Let's start from the base of your middle example.

$ zq 'type foo={a:string,b:int64} yield {b:1}'
{b:1}

So that {b:1} becomes the this at the input to fill(). Adding that on:

$ zq 'type foo={a:string,b:int64} yield {b:1} | fill(this,<foo>)'
{b:1,a:null(string)}

That's is in line with where the fill docs say:

The fill function adds to the input record val any fields that are present in the output type t but not in the input.

What's implied here (but should likely be called out explicitly) is that the order of such added fields is undefined. There's a separate order function that would take care of this.

$ zq 'type foo={a:string,b:int64} yield {b:1} | fill(this,<foo>) | order(this,<foo>)'
{a:null(string),b:1}

Putting order aside for now and getting back to your original middle example, now that fill's behavior is rationalized, you can probably see that:

$ zq 'type foo={a:string,b:int64} yield {b:1} | fill(this,<foo>) | cast(this,<foo>)'
{b:1,a:null(string)}

...does line up with what you quoted from the cast docs:

fields are matched by name and are order independent and the input order is retained.

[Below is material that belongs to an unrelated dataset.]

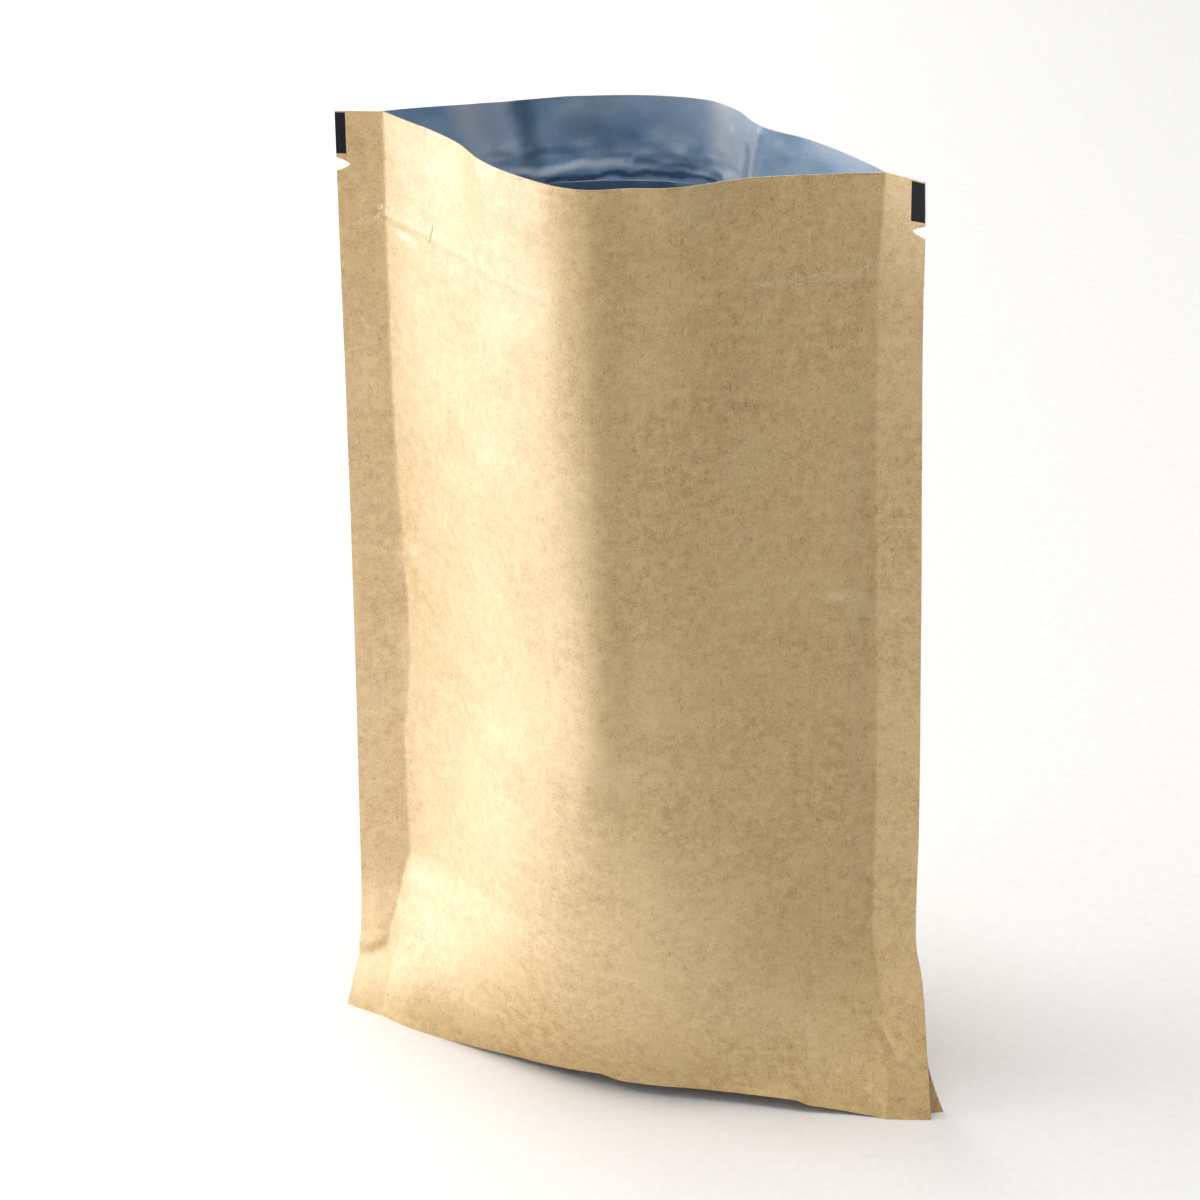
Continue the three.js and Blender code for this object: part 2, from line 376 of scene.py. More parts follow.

i.e., b came before a in the record value that cast saw as input, so cast intentionally did not disturb that order.

Ultimately, it's good that you found your way to shape because I think what you ultimately learned here is something we'll want most users to know: The way the shape function applies the "a la carte" cast, fill, and order functions all at once is probably what most users will want (maybe crop too depending on use case). To that end, in addition to more explicitly addressing that "undefined" behavior of fill, the other docs improvement I envision based on your experience would be for us to add a very obvious "Note:" early in the pages for those "a la carte" functions effectively telling the reader that they're probably looking for shape whereas the individual functions are there as building blocks for advanced users.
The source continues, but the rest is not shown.